No longer are struggling companies, or turnarounds, private equity's only targets. Nor is private-equity firms' only reason for buying just a way to sell off companies' assets before taking the companies public again.

Although some jobs are still cut and smaller or underperforming assets are sold during takeovers, private-equity's business plans now include capital investment.

"They're buying companies with the intention of rolling up their sleeves and working with companies to improve their operations," Lerner said.

That could be what's happening with the second-largest gaming company, MGM Mirage.

Billionaire investor Kirk Kerkorian said Monday that his investment arm, Tracinda Corp., which owns 56 percent of MGM Mirage shares, was entering negotiations with the gaming giant to buy Bellagio and the CityCenter development.

Gaming analysts estimate the deal for the two Strip properties is worth $12 billion. Speculation about what would happen with MGM Mirage's remaining assets center on a possible company restructuring for sale to private-equity investors similar to what happened with competitor Harrah's Entertainment.

The $17.1 billion buyout offer for Harrah's from a joint-venture partnership between private-equity firms Texas Pacific Group and Apollo Management was approved by shareholders on April 5.

Judging by market value, a similar $90 per share offer for the current MGM Mirage structure would be in the $25.5 billion range.

Before Kerkorian's announcement, the company was trading at a market value of $17.9 billion.

And private equity's interest is not limited to deals involving big companies on the Strip.

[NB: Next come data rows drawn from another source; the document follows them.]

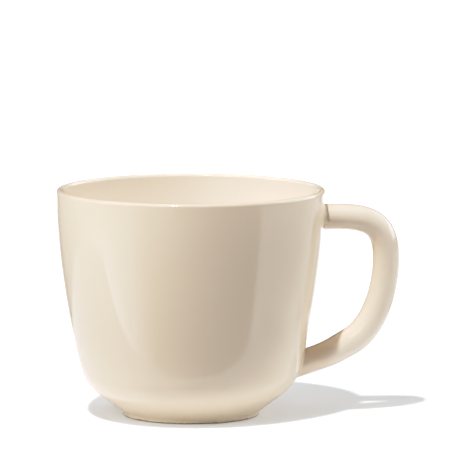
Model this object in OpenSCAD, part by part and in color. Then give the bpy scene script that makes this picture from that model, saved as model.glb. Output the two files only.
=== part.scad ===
// Glazed coffee cup with a loop handle, cast in one piece.
// Millimetres. The origin is the centre of the foot on the table, +Z is up,
// and the handle reaches out along +X.

/* [Bowl] */
// Diameter of the bowl where it is widest, a little below the lip
bowl_d = 95; // [80:0.5:120]
// Height from the table to the top of the lip
cup_h = 80.5; // [65:0.5:110]
// How far the widest circle lies below the top of the lip
widest_drop = 5; // [3:0.5:10]
// How far the corner of the shoulder lies inside the widest circle
shoulder_in = 10.4; // [6:0.1:14]
// Lean of the wall from upright where it meets the shoulder, in degrees
wall_lean = 16.5; // [8:0.5:24]
// Radius that rounds the shoulder
shoulder_round = 17.7; // [8:0.1:22]
// Thickness of the wall below the lip
wall_t = 3.4; // [2.4:0.1:4.5]

/* [Lip] */
// Thickness of the lip, whose edge is fully rounded
lip_t = 2.4; // [1.6:0.1:3.4]
// Height over which the wall thins towards the lip
lip_taper = 14; // [6:0.5:25]

/* [Inside] */
// Height of the floor inside the cup above the table
floor_z = 6; // [4.5:0.1:9]
// Radius that blends the floor into the slope round it
floor_round = 16; // [5:0.5:17]

/* [Foot] */
// Width of the sloped underside, from the shoulder's corner in to the foot
underside_w = 12.9; // [8:0.1:16]
// Rise of the underside from level, in degrees
underside_rise = 36.5; // [25:0.1:50]
// Height of the foot's outer wall, up to the underside
foot_h = 1.3; // [0.9:0.1:3]
// Radius that blends the foot into the underside
foot_blend = 1.6; // [0.5:0.1:3]
// Radius of the foot's lower edges
foot_edge = 0.4; // [0.2:0.05:0.5]
// Width of the ring that the cup stands on
foot_ring_w = 3.4; // [2:0.1:6]
// Depth of the hollow inside the foot ring
foot_recess = 1.6; // [1:0.1:2.2]
// Radius in the corner of that hollow
recess_round = 0.9; // [0.4:0.1:1]

/* [Handle] */
// Depth of the upper arm's middle below the top of the lip
upper_arm_drop = 10.7; // [8:0.1:18]
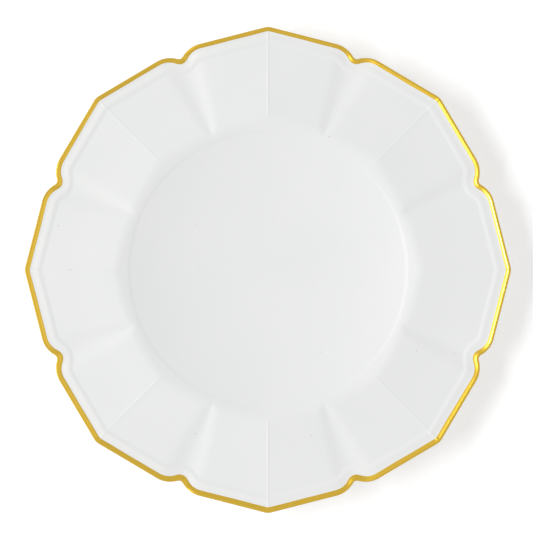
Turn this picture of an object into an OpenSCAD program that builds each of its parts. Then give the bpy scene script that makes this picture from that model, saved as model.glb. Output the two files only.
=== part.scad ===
// China dinner plate with a gilt edge: an eight-lobed outline, a faceted rim, a hollow well and a foot ring.
// The plate stands on the plane z = 0, its middle is on the Z axis and one lobe's point is on +X.

/* [Outline] */
// Diameter across two opposite points
plate_d = 270; // [225:1:330]
// Rounding of each point, seen from above
point_r = 8.5; // [4:0.5:12]
// Angle by which each straight side leans away from the lobe's middle line
side_turn = 14.2; // [12:0.1:16]
// Radius of the shoulder that ends each straight side
shoulder_r = 14.3; // [12:0.1:17]
// How far a notch's bottom lies inside the circle through the points
notch_depth = 7.8; // [6.5:0.1:9.5]
// Fillet at the bottom of a notch
notch_r = 2.6; // [1.5:0.1:4]

/* [Well] */
// Radius of the floor, up to the small riser that rings it
floor_r = 76.2; // [60:0.1:80]
// Rise of the hollow floor from its middle to its edge
floor_sag = 8.2; // [5:0.1:10]
// How late the floor turns up: 2 is a parabola, and more keeps the middle flatter
floor_power = 2.5; // [2:0.1:3]
// Height of the riser around the floor
riser_h = 0.22; // [0.1:0.01:0.5]
// Width of the riser
riser_w = 2.4; // [1:0.1:3]
// Rise of the wall for each millimetre outwards
wall_slope = 0.247; // [0.2:0.001:0.35]
// Radius of the verge, where the wall turns into the rim, measured at a crease
verge_r = 84.8; // [83:0.1:100]
// Softness of the turn at the verge
verge_soft = 0.6; // [0.3:0.1:1.2]

/* [Rim] */
// Distance from the middle at which the rim starts to curl up
curl_r = 98; // [88:1:105]
// Width over which the curl steepens to its full slope
curl_w = 13; // [6:0.5:16]
// Rise of the curl for each millimetre outwards at its full slope
curl_slope = 0.058; // [0.02:0.001:0.08]
// Fall of a facet for each millimetre away from its crease, where it is steepest
facet_fall = 0.042; // [0.02:0.001:0.06]
// Radius at which the flutes start
flute_start_r = 79; // [78:1:90]
// Half the width of a flute at its notch
flute_half_w = 10.7; // [8:0.1:13]
// Steepness of a flute's sides, on top of the facets' fall
flute_slope = 0.155; // [0.05:0.005:0.2]
// Half the width of a flute's rounded bottom at its notch
flute_soft = 6.6; // [2:0.1:8]

/* [Border] */
// Distance from the edge to the middle of the moulded step
step_inset = 8.1; // [7.5:0.1:9.5]
// Width of the moulded step
step_w = 3.1; // [2:0.1:4]
// Height of the moulded step
step_h = 0.52; // [0.2:0.01:0.8]
// Width of the lip, which flares up to the edge
lip_w = 4.6; // [4:0.1:5]
// Tilt of the flare where it meets the crown
lip_tilt = 24; // [15:1:32]
// Radius of the broad crown along the top of the edge
crown_r = 2.25; // [1.5:0.05:3]
// Tilt to which the crown falls away outwards
crown_fall = 8; // [0:1:20]
// Radius of the small outer corner
edge_r = 0.4; // [0.35:0.05:0.8]
// Radius of the arc under the edge
under_r = 1.2; // [0.8:0.05:1.4]
// Width of the gold on the face, measured in from the edge
gold_face_w = 2.9; // [2.4:0.1:3.6]
// Width of the gold on the back, measured in from the edge
gold_back_w = 2; // [1.8:0.1:3]

/* [Back and foot] */
// Thickness of the floor and the wall
floor_t = 4.7; // [3.5:0.1:6]
// Thickness of the rim
rim_t = 3.9; // [3.1:0.1:4.8]
// Width over which the back thins towards the edge
taper_w = 14; // [11:0.5:20]
// Gap between the table and the middle of the underside
underside_gap = 2; // [1:0.1:3]
// Radius of the middle of the foot ring
foot_r = 61; // [50:0.5:70]
// Width of the foot ring's flat bottom
foot_w = 3.6; // [3:0.1:5]
// Width of the foot ring where it meets the back
foot_root_w = 8.6; // [7:0.1:11]
// Height of the unglazed strip at the bottom of the foot ring
bare_h = 1.5; // [1:0.1:2]

/* [Coats] */
// Thickness of the glaze and of the gilding, drawn thick enough to be solids
coat_t = 0.25; // [0.2:0.01:0.3]

/* [Hidden] */

LOBES = 8;
half_lobe = 180 / LOBES;
// Places of the columns between a lobe's point and its notch, closer together at the shoulder and the notch
COLUMN_SHARES = [0, 0.27, 0.53, 0.75, 0.86, 0.945, 1];
STEPS = len(COLUMN_SHARES) - 1;
// How far the ground contact ring stands in from the foot's sides, and how high it is
contact_inset = 0.4;
contact_h = 0.4;

// The outline in one half of a lobe: x runs towards the notch and y along the lobe's middle line
side_normal = [sin(side_turn), cos(side_turn)];
side_run = [cos(side_turn), -sin(side_turn)];
point_centre = [0, plate_d / 2 - point_r];
apothem = point_centre.y * cos(side_turn) + point_r;
notch_axis = [sin(half_lobe), cos(half_lobe)];
notch_centre = notch_axis * (plate_d / 2 - notch_depth + notch_r);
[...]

Los Angeles-based real estate investment trust Colony Capital has a 75 percent equity share investment in the proposed $5.2 billion buyout of Station Casinos and a 60 percent ownership in the Las Vegas Hilton.

New York-based Whitehall Street Real Estate Funds, a Goldman, Sachs & Co. affiliate, owns the other 40 percent of the Hilton. It announced a $1.3 billion deal in April to acquire the parent company of the Stratosphere, both Arizona Charlie's casinos and a Laughlin casino.

Los Angeles-based Oaktree Capital Management owns 42 percent of Cannery Casino Resorts, which has a casino in North Las Vegas and a second under construction on Boulder Highway.

Private-equity investments are also involved in recent and possible deals including Planet Hollywood Resort, Sahara, Riviera and Hooters Hotel,

The pair involved in the Harrah's buyout, Texas Pacific Group and Apollo Management, are also rumored to be interested in slot machine manufacturer International Game Technology.

"They're converging on absolutely everything," said Dan Primack, editor at large at Thomson Financial. "There is not a major industry in the United States that private equity is not converging on."

Primack added that gaming is joining other traditionally nonprivate equity sectors including finance, energy, technology, and telecommunications.

The trend toward Sin City follows a sharp increase in nationwide private-equity mergers and acquisitions during the past three years, which has limited the availability of companies for purchase.

Private-equity buyout activity in the United States has increased from 835 deals worth $98 billion in 2004 to 1,265 deals worth $422 billion in 2006, Thomson Financial reports.

The buyout frenzy has continued for the first five months of 2007; private-equity activity is already at $281.7 billion for 496 deals.